Source data.
— BEGIN —

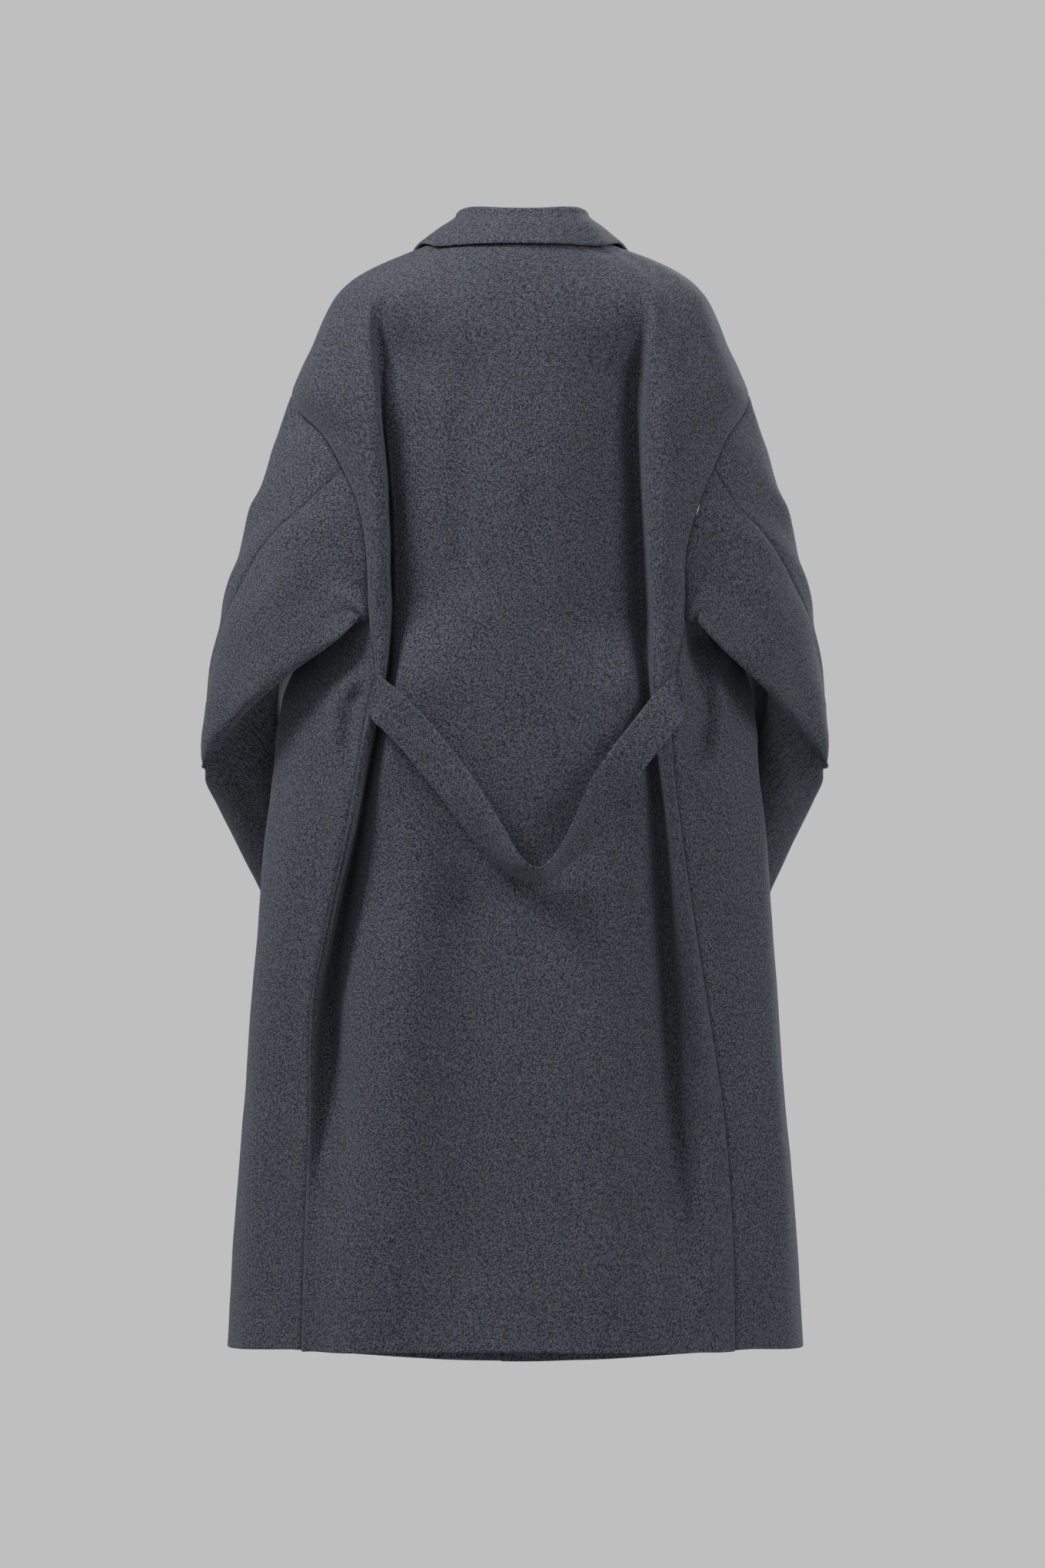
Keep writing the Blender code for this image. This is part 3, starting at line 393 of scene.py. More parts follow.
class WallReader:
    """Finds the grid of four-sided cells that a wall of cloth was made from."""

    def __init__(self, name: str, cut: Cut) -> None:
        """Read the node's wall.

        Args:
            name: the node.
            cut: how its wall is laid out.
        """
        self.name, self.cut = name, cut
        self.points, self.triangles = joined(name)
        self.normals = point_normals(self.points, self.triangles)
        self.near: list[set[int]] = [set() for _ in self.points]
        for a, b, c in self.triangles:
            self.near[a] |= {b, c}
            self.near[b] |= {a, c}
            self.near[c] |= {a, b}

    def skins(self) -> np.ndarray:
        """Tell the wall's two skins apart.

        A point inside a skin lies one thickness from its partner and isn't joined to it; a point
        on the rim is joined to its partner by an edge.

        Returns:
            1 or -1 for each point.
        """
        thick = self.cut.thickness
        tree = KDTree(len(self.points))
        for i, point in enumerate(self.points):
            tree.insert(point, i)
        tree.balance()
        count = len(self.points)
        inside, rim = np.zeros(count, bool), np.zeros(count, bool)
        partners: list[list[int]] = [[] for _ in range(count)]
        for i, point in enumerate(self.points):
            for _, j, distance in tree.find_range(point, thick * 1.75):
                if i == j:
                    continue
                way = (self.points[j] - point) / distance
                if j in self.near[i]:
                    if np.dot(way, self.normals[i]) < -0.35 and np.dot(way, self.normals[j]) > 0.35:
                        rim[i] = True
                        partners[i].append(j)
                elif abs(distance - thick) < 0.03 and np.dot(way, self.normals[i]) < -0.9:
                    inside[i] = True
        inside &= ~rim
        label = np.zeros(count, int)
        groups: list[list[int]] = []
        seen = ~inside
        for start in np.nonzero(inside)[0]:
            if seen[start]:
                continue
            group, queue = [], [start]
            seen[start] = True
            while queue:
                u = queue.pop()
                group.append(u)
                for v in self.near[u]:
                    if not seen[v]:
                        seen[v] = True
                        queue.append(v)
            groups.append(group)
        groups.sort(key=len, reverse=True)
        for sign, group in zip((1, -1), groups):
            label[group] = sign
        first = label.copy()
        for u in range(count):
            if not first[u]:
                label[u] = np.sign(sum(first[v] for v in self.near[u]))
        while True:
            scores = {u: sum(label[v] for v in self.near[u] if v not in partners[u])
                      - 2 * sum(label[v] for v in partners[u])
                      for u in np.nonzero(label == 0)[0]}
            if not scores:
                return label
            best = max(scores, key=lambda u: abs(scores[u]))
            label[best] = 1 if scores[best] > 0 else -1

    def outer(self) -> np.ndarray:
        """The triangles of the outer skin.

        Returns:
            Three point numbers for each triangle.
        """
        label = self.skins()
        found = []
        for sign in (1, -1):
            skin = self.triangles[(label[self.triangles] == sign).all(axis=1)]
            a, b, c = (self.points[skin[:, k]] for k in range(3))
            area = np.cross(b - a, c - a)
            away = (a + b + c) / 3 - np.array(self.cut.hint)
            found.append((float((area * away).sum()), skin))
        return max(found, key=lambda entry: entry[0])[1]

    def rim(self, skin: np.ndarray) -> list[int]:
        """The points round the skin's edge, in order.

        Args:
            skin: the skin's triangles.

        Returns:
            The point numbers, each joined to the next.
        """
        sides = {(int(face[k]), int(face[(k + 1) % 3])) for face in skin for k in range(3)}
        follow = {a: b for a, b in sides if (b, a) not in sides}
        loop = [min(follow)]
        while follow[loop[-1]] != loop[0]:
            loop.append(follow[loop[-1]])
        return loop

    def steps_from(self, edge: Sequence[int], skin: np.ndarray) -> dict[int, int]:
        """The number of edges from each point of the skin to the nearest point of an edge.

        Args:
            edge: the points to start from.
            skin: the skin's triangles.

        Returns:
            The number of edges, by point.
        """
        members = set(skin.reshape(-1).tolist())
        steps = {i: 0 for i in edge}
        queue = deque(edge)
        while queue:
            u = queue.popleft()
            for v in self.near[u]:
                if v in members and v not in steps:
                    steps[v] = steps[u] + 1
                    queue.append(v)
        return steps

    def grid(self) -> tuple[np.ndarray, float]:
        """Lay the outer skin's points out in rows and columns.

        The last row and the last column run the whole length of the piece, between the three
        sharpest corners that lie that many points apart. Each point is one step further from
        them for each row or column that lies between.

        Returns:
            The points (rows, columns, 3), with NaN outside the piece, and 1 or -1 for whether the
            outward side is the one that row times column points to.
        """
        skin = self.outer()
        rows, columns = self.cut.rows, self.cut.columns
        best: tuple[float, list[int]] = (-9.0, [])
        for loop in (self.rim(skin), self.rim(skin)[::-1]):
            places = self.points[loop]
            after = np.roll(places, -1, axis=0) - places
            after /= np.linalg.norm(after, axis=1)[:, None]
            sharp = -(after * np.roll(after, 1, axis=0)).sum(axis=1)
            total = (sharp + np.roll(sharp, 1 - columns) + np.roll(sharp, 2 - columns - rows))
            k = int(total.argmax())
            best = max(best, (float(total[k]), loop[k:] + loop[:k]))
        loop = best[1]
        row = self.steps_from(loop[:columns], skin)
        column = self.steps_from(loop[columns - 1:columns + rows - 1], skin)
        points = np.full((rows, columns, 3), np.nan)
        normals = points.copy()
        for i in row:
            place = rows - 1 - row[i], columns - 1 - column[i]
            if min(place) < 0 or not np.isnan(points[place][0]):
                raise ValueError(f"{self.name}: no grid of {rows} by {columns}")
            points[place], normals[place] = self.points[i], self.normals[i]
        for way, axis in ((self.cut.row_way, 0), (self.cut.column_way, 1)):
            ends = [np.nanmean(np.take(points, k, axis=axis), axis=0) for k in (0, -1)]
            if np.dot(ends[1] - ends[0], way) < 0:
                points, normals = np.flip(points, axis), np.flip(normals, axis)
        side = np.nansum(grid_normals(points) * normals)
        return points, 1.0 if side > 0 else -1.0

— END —

Task brief. From the listing above, return each line with the word "follow".

Reply to the exercise.
Keep writing the Blender code for this image. This is part 3, starting at line 393 of scene.py. More parts follow.
        follow = {a: b for a, b in sides if (b, a) not in sides}
        loop = [min(follow)]
        while follow[loop[-1]] != loop[0]:
            loop.append(follow[loop[-1]])